Construction of the Electron-Ion Collider (EIC) is slated to begin in 2025.
New York is investing $100 million in the project, which is estimated to cost more than $2 billion.
“What we’re doing is tapping into a new frontier,” said Lt. Gov. Antonio Delgado. “The world is watching what we do here and I think it’s important for us to take a lot of pride in that fact.”
Abhay Deshpande is the director of Electron Ion Science at BNL.
He explained that “every one of us is built of particles called protons…and neutrons, very similar to protons, and they form the nucleus of everything that we see around us…”
Deshpande said with this collider, they are aiming to study, internally, how protons and neutrons are formed.
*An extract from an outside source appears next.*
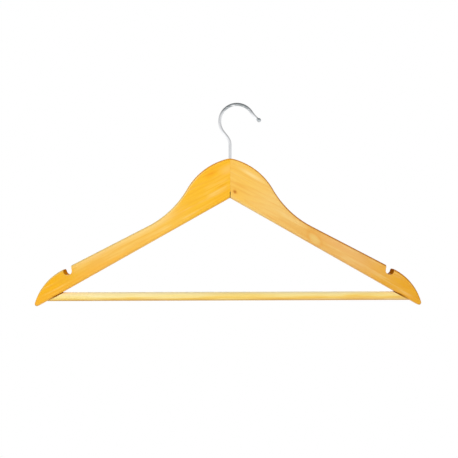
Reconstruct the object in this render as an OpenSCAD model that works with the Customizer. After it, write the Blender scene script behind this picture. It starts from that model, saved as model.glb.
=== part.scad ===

Deshpande said there are about 500 people at BNL who are directly and indirectly working on aspects of this project. Add to that 1,400 scientists from around the world who Deshpande says want to go there and work on it.
According to Brookhaven National Laboratory’s website:
“The EIC will be a particle accelerator that collides electrons with protons and nuclei to produce snapshots of those particles’ internal structure—like a CT scanner for atoms. The electron beam will reveal the arrangement of the quarks and gluons that make up the protons and neutrons of nuclei. The force that holds quarks together, carried by the gluons, is the strongest force in Nature. The EIC will allow us to study this “strong nuclear force” and the role of gluons in the matter within and all around us. What we learn from the EIC could power the technologies of tomorrow.”
“The best part of discovery science is that we have no way of knowing really what we’re going to find, and who can say what breakthroughs lie ahead? Who can say what puzzles we’ll solve or what technologies we will be creating? And this is why we invest in basic science," said U.S. Secretary of Energy Jennifer Granholm.
The project is expected to bring hundreds of jobs to Long Island and will take about eight years to complete.